Stakeholders Task FG on Domestication of SDGs

Paul Obi in Abuja

As nations brace up to the challenge of implementing the Sustainable Development Goals (SDGs) more than a year after they were adopted at a landmark event at the United Nations General Assembly in September 2015, various stakeholders in Abuja have tasked the federal government to formulate policies that will ensure the domestication of the SDGs.

This call was made known at the recent launch of two books by Director of Caritas International, Rev. Fr. Evaristus Bassey, titled ‘Localising a Global Agenda: How Priests, Pastors, Imams and Ordinary People Can Mobilise to Enhance SDGs’ and ‘Issues in Church and Society in Africa: Tackling Growth and Inclusion’, which took place in Abuja.

Speaking, the author of the books, Bassey said: “We need to domesticate the Sustainable Development Goals (SDGs) in order to make impact. Africa needs a framework for development. There is need for planning and not just seeing development goals as just relating with the World Bank as a framework.

“Every agency of government should focus on a particular target related to them. If government takes the SDGs as the framework for development, it will go a long way in solving our problems,” Bassey stated.

Also, Chairman, House of Representatives Committee on Civil Societies and Development Partners, Hon. Peter Akpatason harped on the need to ensure accountability and transparency in the implementation of SDGs.

The lawmaker identified corruption and mismanagement of resources meant for developmental projects as major obstacle to the actualisation of the SDGs.

Akpatason stated that “those vices that led to the failure of the MDGS are being addressed, and the level of corruption and impunity has reduced. We have all the resources to achieve anything we want in this country but we misappropriated and diverted the funds.”

Guest speaker at the event and Professor of University of Uyo, Prof. Anthonia Essien said there was need for civil society and government to work out modalities that will ensure that the SGDs are attainable.

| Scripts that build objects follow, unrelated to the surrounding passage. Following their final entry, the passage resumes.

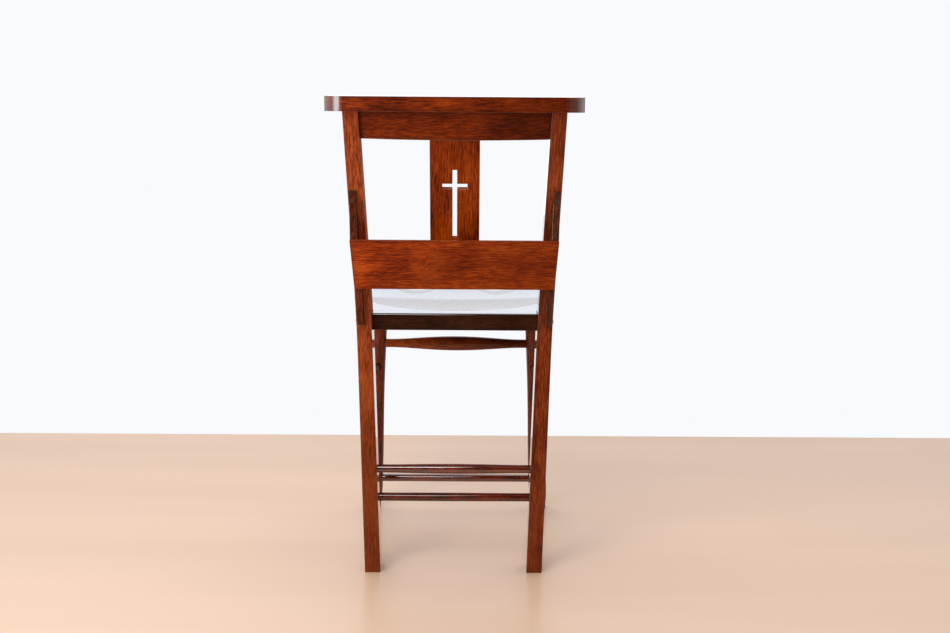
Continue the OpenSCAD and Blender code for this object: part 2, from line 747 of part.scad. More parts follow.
// Pin through the panel into a side board; play makes it a bore
pin_up_share = 0.3;
module panel_pin(play = 0) {
    z = mix_of(panel_low, panel_top, pin_up_share);
    x = half_out(z) - side_board_inset - side_board_t / 2;
    head_h = pin_d / 2;
    translate([x, panel_y(z) + panel_run, z]) rotate([90 - panel_slant, 0, 0]) union() {
        translate([0, 0, -over * (play > 0 ? 1 : 0)])
            cylinder(d = pin_d + 2 * play, h = pin_l + (play > 0 ? end_room + over : 0));
        translate([0, 0, -over * (play > 0 ? 1 : 0)])
            cylinder(d = pin_head_d + 2 * play, h = head_h + over * (play > 0 ? 1 : 0));
    }
}

module panel_pins() { place() color(steel) both_sides() panel_pin(); }

ledge();
crest_rail();
splat();
lower_back_rail();
left_post();
right_post();
seat();
left_front_leg();
right_front_leg();
front_upper_stretcher();
front_lower_stretcher();
rear_upper_stretcher();
rear_lower_stretcher();
left_upper_side_stretcher();
right_upper_side_stretcher();
left_lower_side_stretcher();
right_lower_side_stretcher();
left_pocket_side();
right_pocket_side();
pocket_panel();
pocket_floor();
seat_bolts();
barrel_nuts();
pocket_screws();
panel_pins();
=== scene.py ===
# %% [markdown]
# A choir chair of red-brown stained wood. It is seen from behind, with a ledge on top that carries
# the open book of the singer in the next row, a splat with a cross cut through it, and a slanting
# pocket for hymn books.
# The construction comes ready made, as solids at their real size. This script dresses it: it eases
# the sharp arrises as a joiner does, turns the round pieces on a lathe, carves the seat, and gives
# each piece its grain, stain and lacquer. Every piece takes its size and place from the frame, so
# the frame is loaded first.

# %% Load the frame
import math

import bmesh
import bpy
from mathutils import Matrix, Vector
from mathutils.bvhtree import BVHTree


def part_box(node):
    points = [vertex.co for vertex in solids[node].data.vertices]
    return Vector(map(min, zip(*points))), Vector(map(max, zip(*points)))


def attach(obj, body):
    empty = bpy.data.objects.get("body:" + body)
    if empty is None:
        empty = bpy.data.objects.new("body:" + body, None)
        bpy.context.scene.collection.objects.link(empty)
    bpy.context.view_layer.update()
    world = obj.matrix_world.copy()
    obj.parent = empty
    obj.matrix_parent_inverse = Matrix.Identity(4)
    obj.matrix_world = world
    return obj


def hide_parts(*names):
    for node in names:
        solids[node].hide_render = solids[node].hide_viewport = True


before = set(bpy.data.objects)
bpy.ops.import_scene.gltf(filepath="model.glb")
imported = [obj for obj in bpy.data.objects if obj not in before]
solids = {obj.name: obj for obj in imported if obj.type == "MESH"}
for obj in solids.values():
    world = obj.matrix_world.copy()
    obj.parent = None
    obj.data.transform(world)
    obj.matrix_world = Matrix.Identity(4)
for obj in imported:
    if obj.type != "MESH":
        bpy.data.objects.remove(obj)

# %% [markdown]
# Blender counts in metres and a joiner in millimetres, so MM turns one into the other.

MM = 0.001
UP = Vector((0, 0, 1))
SIDE = Vector((1, 0, 0))
REAR = Vector((0, 1, 0))
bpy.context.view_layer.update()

# %% [markdown]
# The camera stands where the photographer stood: behind the chair, about as high as the ledge, and
# tipped down by ten degrees. Its place was found from things of known size, such as the spread of
# the feet, the seat's rear edge and the ledge. A camera looks along its own -Z, so it is first
# stood upright, then turned to look towards the front of the chair.

# %% Camera
camera_place = Vector((-0.024, 2.366, 0.85))
camera_turn = math.radians(-0.29)
camera_tip = math.radians(9.99)
camera_roll = math.radians(0.39)
camera_data = bpy.data.cameras.new("photo_camera")
camera_data.lens = 50
camera = bpy.data.objects.new("photo_camera", camera_data)
towards_front = Matrix.Rotation(math.pi + camera_turn, 4, "Z")
tipped_down = Matrix.Rotation(math.pi / 2 - camera_tip, 4, "X")
rolled = Matrix.Rotation(camera_roll, 4, "Z")
camera.matrix_world = Matrix.Translation(camera_place) @ towards_front @ tipped_down @ rolled
bpy.context.scene.collection.objects.link(camera)
bpy.context.scene.camera = camera
bpy.context.scene.view_settings.view_transform = "Standard"
print("camera at", tuple(camera_place))

# %% [markdown]
# Materials in Blender are graphs of nodes. One takes many clicks by hand, and many lines in code, so
# a few small helpers keep the recipes short.

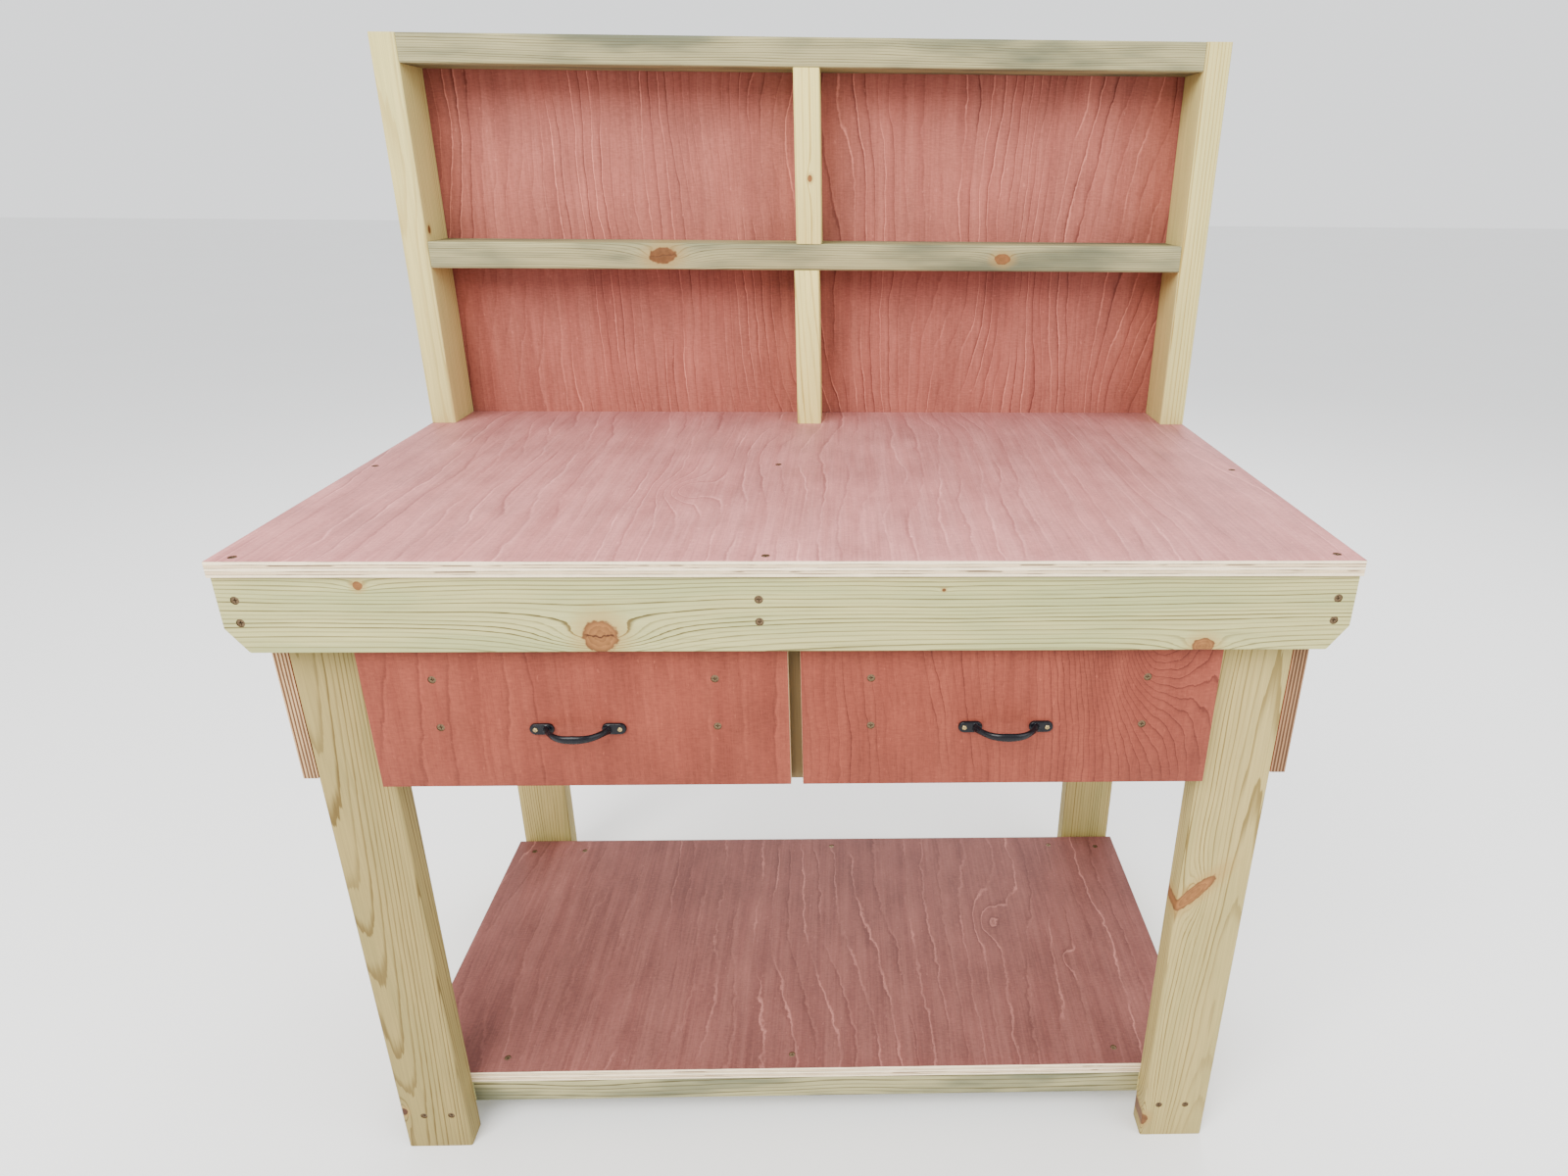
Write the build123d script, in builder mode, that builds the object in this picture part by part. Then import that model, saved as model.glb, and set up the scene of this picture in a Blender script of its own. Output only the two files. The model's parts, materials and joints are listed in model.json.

Essien, who applauded the author on the two books, called for concerted efforts in harnessing natural resources to reduce poverty, adding that the SDGs are strategic roadmap in fighting poverty and under-development.

Various stakeholders have expressed apprehension over the speedy implementation of the new 17 SDGs, which have 165 targets and indicators. This is coming against the background of Nigeria’s relatively poor realisation of the previous eight Millennium Development Goals (MDGs), which were adopted in 2000, with a 15-year lifespan and deadline year of realisation of 2015.

Nigeria, analysts believe, has made half-hearted efforts in the implementation of the new goals, which contain some stand-alone goals like poverty, hunger, water, sanitation, and inequality, which are crucial for Nigeria’s development process and growth.